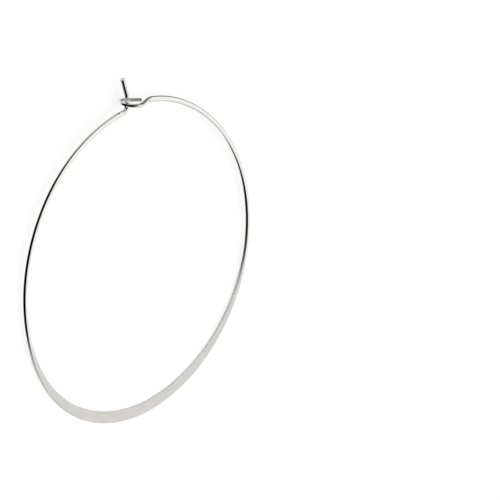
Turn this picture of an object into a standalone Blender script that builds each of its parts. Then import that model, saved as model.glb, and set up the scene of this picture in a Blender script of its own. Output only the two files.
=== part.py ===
"""Hoop earring bent from one silver wire, lying on its side.

The wire starts as a round ear pin, bends into the ring, widens into a forged flat face
at the far side and comes back to a small eye that the pin passes through.
Metres, +Z up. The ring is drawn in its own plane first, with the clasp at the top of
the drawing, and the finished wire is then laid on the ground.
"""
import math

import bmesh
import bpy
from mathutils import Matrix, Vector

# Ring
RING_DIAMETER = 0.052        # to the middle of the wire
RING_STATIONS = 112

# Wire section
SIDE_WIDTH = 0.00074         # narrowest width of the wire's face, at the sides
SIDE_THICKNESS = 0.00060
FACE_WIDTH = 0.00198         # widest width of the forged face, opposite the clasp
FACE_THICKNESS = 0.00028
PRESSED_FROM = 0.75          # share of the flare at which the face is at its full flatness
SECTION_SIDES = 16

# Ear pin
PIN_DIAMETER = 0.00080
PIN_LENGTH = 0.00365         # from the knee to the cut end
PIN_LEAN = math.radians(18.0)    # away from the eye
PIN_ANGLE = math.radians(4.5)    # round the ring from the top of the drawing
STEM_LENGTH = 0.00228        # from the ring's middle line up to the knee
KNEE_RADIUS = 0.0036
PIN_BEND_RADIUS = 0.00120
PIN_BLEND_LENGTH = 0.0022    # round pin to flattened ring
PIN_CHAMFER = 0.00008

# Eye
EYE_WIRE = 0.00066
EYE_SHIFT = 0.00057          # of its centre from the pin, towards its own end of the ring
EYE_FORWARD = 0.00035        # of its centre in front of the ring's plane
EYE_TILT = math.radians(8.5)    # down towards its own end of the ring
EYE_START = math.radians(72.0)
EYE_END = math.radians(291.0)
EYE_CHAMFER = 0.00006
PIN_CLEARANCE = 0.00030      # between the pin and the eye, on the side where they are closest
RING_CLEARANCE = 0.00048     # between the eye and the ring's outer edge below it
TAIL_CLEARANCE = 0.00015     # between the eye's cut end and the neck
NECK_LENGTH = 0.0052         # of ring given up between the eye's centre and the neck
NECK_PULL = 0.0017           # how far the neck keeps each end's direction

# Form of the ring: degrees round from the top on the pin's side, how far the section has
# gone from the side's to the face's, and how far the middle line lies outside the circle
# as a share of the ring's radius.
FORM_COLUMNS = ("degrees", "flare", "outward")
FORM = (
    (0, 0.15, -0.004),
    (20, 0.25, -0.002),
    (36, 0.20, 0.002),
    (60, 0.08, -0.001),
    (84, 0.00, -0.004),
    (104, 0.05, -0.005),
    (120, 0.30, 0.003),
    (134, 0.54, 0.007),
    (148, 0.78, 0.006),
    (162, 0.94, 0.001),
    (180, 1.00, -0.004),
    (198, 0.96, -0.007),
    (212, 0.82, -0.003),
    (226, 0.55, 0.002),
    (240, 0.27, 0.005),
    (256, 0.03, 0.006),
    (276, 0.00, 0.001),
    (300, 0.10, -0.005),
    (318, 0.13, -0.004),
    (330, 0.14, 0.002),
    (342, 0.17, 0.013),
    (356, 0.19, 0.0245),
)

COLOUR = (0.80, 0.79, 0.77, 1.0)
ROUGHNESS = 0.18


def smooth_between(table, columns, name, at):
    """Value of a column at an angle in degrees, by a cubic through the table's rows."""
    x, y = columns.index("degrees"), columns.index(name)
    last = len(table) - 1
    i = max(j for j in range(last) if j == 0 or table[j][x] <= at)
    rows = [table[max(0, min(last, i + k))] for k in (-1, 0, 1, 2)]

    def slope(a, b, c):
        left = (b[y] - a[y]) / (b[x] - a[x]) if b[x] > a[x] else None
        right = (c[y] - b[y]) / (c[x] - b[x]) if c[x] > b[x] else None
        if left is None or right is None:
            return left if right is None else right
        return 0.5 * (left + right)

    span = rows[2][x] - rows[1][x]
    t = (at - rows[1][x]) / span
    m0, m1 = slope(*rows[:3]) * span, slope(*rows[1:]) * span
    h = (2 * t**3 - 3 * t**2 + 1, t**3 - 2 * t**2 + t, 3 * t**2 - 2 * t**3, t**3 - t**2)
    return h[0] * rows[1][y] + h[1] * m0 + h[2] * rows[2][y] + h[3] * m1


def form(name, angle):
    return smooth_between(FORM, FORM_COLUMNS, name, math.degrees(angle))


def ring_point(angle):
    radius = 0.5 * RING_DIAMETER * (1.0 + form("outward", angle))
    return Vector((-radius * math.sin(angle), radius * math.cos(angle), 0.0))


def ring_direction(angle, step=1e-4):
    return (ring_point(angle + step) - ring_point(angle - step)).normalized()


def ring_section(angle):
    flare = min(max(form("flare", angle), 0.0), 1.0)
    width = SIDE_WIDTH + flare * (FACE_WIDTH - SIDE_WIDTH)
    pressed = min(flare / PRESSED_FROM, 1.0)
    return width, SIDE_THICKNESS + pressed * (FACE_THICKNESS - SIDE_THICKNESS)


def blend(a, b, share):
    share = min(max(share, 0.0), 1.0)
    share = share * share * (3.0 - 2.0 * share)
    return tuple(p + share * (q - p) for p, q in zip(a, b))


def bezier(p, q, r, s, t):
    u = 1.0 - t
    return u**3 * p + 3 * u * u * t * q + 3 * u * t * t * r + t**3 * s


def fillet(start, corner, end, radius, steps):
    """Points round a corner on an arc, and how far from the corner the arc begins."""
    back, onward = (start - corner).normalized(), (end - corner).normalized()
    opening = back.angle(onward)
    set_back = radius / math.tan(0.5 * opening)
    centre = corner + (back + onward).normalized() * radius / math.sin(0.5 * opening)
    spoke = corner + back * set_back - centre
    axis = spoke.cross(onward)
    return [centre + Matrix.Rotation((math.pi - opening) * i / steps, 3, axis) @ spoke
            for i in range(steps + 1)], set_back


def wire_stations():
    """Stations down the wire from the pin's cut end: middle point and section."""
    stations = []
    round_pin = (PIN_DIAMETER, PIN_DIAMETER)
    round_eye = (EYE_WIRE, EYE_WIRE)

    def add(point, section):
        stations.append((Vector(point), section))

    # Pin, straight from its cut end, round the knee and down the stem
    corner = ring_point(PIN_ANGLE)
    upright = Vector((0.0, 1.0, 0.0))
    leaning = Vector((-math.sin(PIN_LEAN), math.cos(PIN_LEAN), 0.0))
    knee = corner + upright * STEM_LENGTH
    tip = knee + leaning * PIN_LENGTH
    narrow = PIN_DIAMETER - 2.0 * PIN_CHAMFER
    add(tip, (narrow, narrow))
    add(tip - leaning * PIN_CHAMFER, round_pin)
    knee_points, _ = fillet(tip, knee, corner, KNEE_RADIUS, 4)
    shaft_steps = 3
    for i in range(1, shaft_steps):
        add((tip - leaning * PIN_CHAMFER).lerp(knee_points[0], i / shaft_steps), round_pin)
    for point in knee_points:
        add(point, round_pin)

    # Bend into the ring
    along = ring_direction(PIN_ANGLE)
    bend_points, set_back = fillet(knee, corner, corner + along, PIN_BEND_RADIUS, 9)
    bend_length = PIN_BEND_RADIUS * upright.angle(-along)
    bend_angle = PIN_ANGLE + set_back / (0.5 * RING_DIAMETER)
    for i, point in enumerate(bend_points[:-1]):
        share = i / (len(bend_points) - 1) * bend_length / PIN_BLEND_LENGTH
        add(point, blend(round_pin, ring_section(bend_angle), share))

    # Ring, from the bend down the pin's side, round the forged face and up to the neck
    eye_rise = 0.5 * (ring_section(PIN_ANGLE)[0] + EYE_WIRE) + RING_CLEARANCE
    eye_centre = corner + Vector((EYE_SHIFT, eye_rise, EYE_FORWARD))
    eye_angle = math.atan2(-eye_centre.x, eye_centre.y)
    ring_end = 2.0 * math.pi + eye_angle - NECK_LENGTH / (0.5 * RING_DIAMETER)
    for i in range(RING_STATIONS):
        angle = bend_angle + (ring_end - bend_angle) * i / (RING_STATIONS - 1)
        run = bend_length + (angle - bend_angle) * 0.5 * RING_DIAMETER
        add(ring_point(angle), blend(round_pin, ring_section(angle), run / PIN_BLEND_LENGTH))

    # Neck out of the ring's plane to the front of the eye
    level = Vector((math.cos(EYE_TILT), -math.sin(EYE_TILT), 0.0))
    front = Vector((0.0, 0.0, 1.0))
    eye_radius = math.hypot(EYE_SHIFT, EYE_FORWARD) + PIN_CLEARANCE
    eye_radius += 0.5 * (PIN_DIAMETER + EYE_WIRE)

    def eye_point(angle):
        return eye_centre + eye_radius * (math.cos(angle) * level + math.sin(angle) * front)

    def eye_direction(angle):
        return math.cos(angle) * front - math.sin(angle) * level

    p, s = ring_point(ring_end), eye_point(EYE_START)
    q = p + NECK_PULL * ring_direction(ring_end)
    r = s - NECK_PULL * eye_direction(EYE_START)
    neck_steps = 9
    neck = []
    for i in range(1, neck_steps):
        t = i / neck_steps
        section = blend(ring_section(ring_end), round_eye, 1.2 * t)
        neck.append((bezier(p, q, r, s, t), section))
        add(*neck[-1])

    # Eye, curled round the pin
    eye_steps = 16
    for i in range(eye_steps + 1):
        add(eye_point(EYE_START + (EYE_END - EYE_START) * i / eye_steps), round_eye)

    # Straight cut end of the eye, which runs on until it is close to the neck
    last, onward = eye_point(EYE_END), eye_direction(EYE_END)

    def neck_gap(length):
        end = last + onward * length
        return min((point - end).length - 0.5 * (max(section) + EYE_WIRE)
                   for point, section in neck)

    tail = EYE_WIRE
    while neck_gap(tail) > TAIL_CLEARANCE and tail < 2.0 * eye_radius:
        tail += 0.02 * EYE_WIRE
    add(last + onward * 0.5 * tail, round_eye)
    add(last + onward * (tail - EYE_CHAMFER), round_eye)
    narrow = EYE_WIRE - 2.0 * EYE_CHAMFER
    add(last + onward * tail, (narrow, narrow))
    return stations


def section_outline(width, thickness):
    """Flat faces joined by round edges: offsets across the wire and through it."""
    width = max(width, thickness)
    half = 0.5 * thickness / math.cos(math.pi / SECTION_SIDES)
    inset = 0.5 * thickness
    outline = []
    for k in range(SECTION_SIDES):
        a = 2.0 * math.pi * (k + 0.5) / SECTION_SIDES
        across = math.copysign(0.5 * width - inset, math.cos(a)) + half * math.cos(a)
        outline.append((across, half * math.sin(a)))
    return outline


def loft(stations):
    """Closed mesh swept down the stations, its frame carried along without twisting."""
    points = [s[0] for s in stations]
    bm = bmesh.new()
    rings = []
    through = Vector((0.0, 0.0, 1.0))
    for i, (point, section) in enumerate(stations):
        before, after = points[max(i - 1, 0)], points[min(i + 1, len(points) - 1)]
        arriving = (point - before).normalized() if i else (after - point).normalized()
        leaving = (after - point).normalized() if i < len(points) - 1 else arriving
        tangent = (arriving + leaving).normalized()
        through = (through - tangent * through.dot(tangent)).normalized()
        across = through.cross(tangent)
        rings.append([bm.verts.new(point + across * a + through * b)
                      for a, b in section_outline(*section)])
    for lower, upper in zip(rings, rings[1:]):
        for k in range(SECTION_SIDES):
            n = (k + 1) % SECTION_SIDES
            bm.faces.new((lower[k], lower[n], upper[n], upper[k]))
    bm.faces.new(list(reversed(rings[0])))
    bm.faces.new(rings[-1])
    bmesh.ops.recalc_face_normals(bm, faces=bm.faces)
    return bm


def middle_of_volume(bm):
    total, moment = 0.0, Vector()
    for face in bm.faces:
        a = face.verts[0].co
        for b, c in zip(face.verts[1:], face.verts[2:]):
            part = a.dot(b.co.cross(c.co)) / 6.0
            total += part
            moment += part * (a + b.co + c.co) / 4.0
    return moment / total


def resting_turn(bm):
    """Rotation that lays the wire on the ground the way it rests by itself."""
    middle = middle_of_volume(bm)
    hull = bmesh.new()
    for v in bm.verts:
        hull.verts.new(v.co)
    bmesh.ops.convex_hull(hull, input=hull.verts)
    hull.normal_update()
    best, down = -2.0, Vector((0.0, 0.0, -1.0))
    for face in hull.faces:
        normal, verts = face.normal, [v.co for v in face.verts]
        over = all(normal.dot((b - a).cross(middle - a)) >= 0.0
                   for a, b in zip(verts, verts[1:] + verts[:1]))
        if over and normal.dot(Vector((0.0, 0.0, -1.0))) > best:
            best, down = normal.dot(Vector((0.0, 0.0, -1.0))), normal.copy()
    hull.free()
    return down.rotation_difference(Vector((0.0, 0.0, -1.0))).to_matrix().to_4x4()


def polished_silver():
    material = bpy.data.materials.new("polished_silver")
    material.use_nodes = True
    shader = material.node_tree.nodes["Principled BSDF"]
    shader.inputs["Base Color"].default_value = COLOUR
    shader.inputs["Metallic"].default_value = 1.0
    shader.inputs["Roughness"].default_value = ROUGHNESS
    material.diffuse_color = COLOUR
    return material


def build():
    for old in list(bpy.data.objects):
        bpy.data.objects.remove(old, do_unlink=True)
    collection = bpy.data.collections.new("hoop_earring")
    bpy.context.scene.collection.children.link(collection)

    bm = loft(wire_stations())
    # The drawing turns half round, so that the clasp faces the front, and lies down
    bm.transform(Matrix.Rotation(math.pi, 4, "Z") @ resting_turn(bm))
    low = Vector(min(v.co[i] for v in bm.verts) for i in range(3))
    high = Vector(max(v.co[i] for v in bm.verts) for i in range(3))
    seat = Vector((0.5 * (low.x + high.x), 0.5 * (low.y + high.y), low.z))
    bm.transform(Matrix.Translation(-seat))

    mesh = bpy.data.meshes.new("hoop_wire")
    bm.to_mesh(mesh)
    bm.free()
    mesh.shade_smooth()
    mesh.set_sharp_from_angle(angle=math.radians(50.0))
    mesh.materials.append(polished_silver())
    wire = bpy.data.objects.new("hoop_wire", mesh)
    collection.objects.link(wire)
    return wire


build()
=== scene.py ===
# %% [markdown]
# # A hoop earring bent from one silver wire
# The real earring is 18 cm of silver wire and nothing else. One end is left round and
# straight for the ear. The middle is bent into a ring and pressed flat and wide at the far
# side. The other end is curled into an eye that the pin snaps through.
#
# The measured part comes in first, as a fixed frame. Everything made below has to lie where
# it lies, so its box is kept to compare with at the end.

# %% Load the measured part
import math

import bmesh
import bpy
from mathutils import Matrix, Vector
from mathutils.bvhtree import BVHTree


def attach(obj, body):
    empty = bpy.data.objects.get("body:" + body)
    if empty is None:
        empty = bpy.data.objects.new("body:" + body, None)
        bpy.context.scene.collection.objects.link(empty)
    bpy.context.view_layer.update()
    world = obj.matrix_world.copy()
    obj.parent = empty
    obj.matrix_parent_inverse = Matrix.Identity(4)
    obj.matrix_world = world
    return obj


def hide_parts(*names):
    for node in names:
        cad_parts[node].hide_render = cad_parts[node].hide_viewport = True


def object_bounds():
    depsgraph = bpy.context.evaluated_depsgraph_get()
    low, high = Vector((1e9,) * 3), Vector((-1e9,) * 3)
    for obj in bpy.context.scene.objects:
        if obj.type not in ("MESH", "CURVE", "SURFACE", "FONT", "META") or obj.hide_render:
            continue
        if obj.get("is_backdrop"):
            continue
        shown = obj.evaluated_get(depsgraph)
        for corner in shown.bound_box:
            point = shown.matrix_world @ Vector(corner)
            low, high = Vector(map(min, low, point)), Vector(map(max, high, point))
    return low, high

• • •

**Aim of the exercise:**
Of the lines above, retype only those from the line containing "bm.to_mesh(mesh)" through the line containing "world = obj.matrix_world.copy()", including both, exactly.

**Output:**
    bm.to_mesh(mesh)
    bm.free()
    mesh.shade_smooth()
    mesh.set_sharp_from_angle(angle=math.radians(50.0))
    mesh.materials.append(polished_silver())
    wire = bpy.data.objects.new("hoop_wire", mesh)
    collection.objects.link(wire)
    return wire


build()
=== scene.py ===
# %% [markdown]
# # A hoop earring bent from one silver wire
# The real earring is 18 cm of silver wire and nothing else. One end is left round and
# straight for the ear. The middle is bent into a ring and pressed flat and wide at the far
# side. The other end is curled into an eye that the pin snaps through.
#
# The measured part comes in first, as a fixed frame. Everything made below has to lie where
# it lies, so its box is kept to compare with at the end.

# %% Load the measured part
import math

import bmesh
import bpy
from mathutils import Matrix, Vector
from mathutils.bvhtree import BVHTree


def attach(obj, body):
    empty = bpy.data.objects.get("body:" + body)
    if empty is None:
        empty = bpy.data.objects.new("body:" + body, None)
        bpy.context.scene.collection.objects.link(empty)
    bpy.context.view_layer.update()
    world = obj.matrix_world.copy()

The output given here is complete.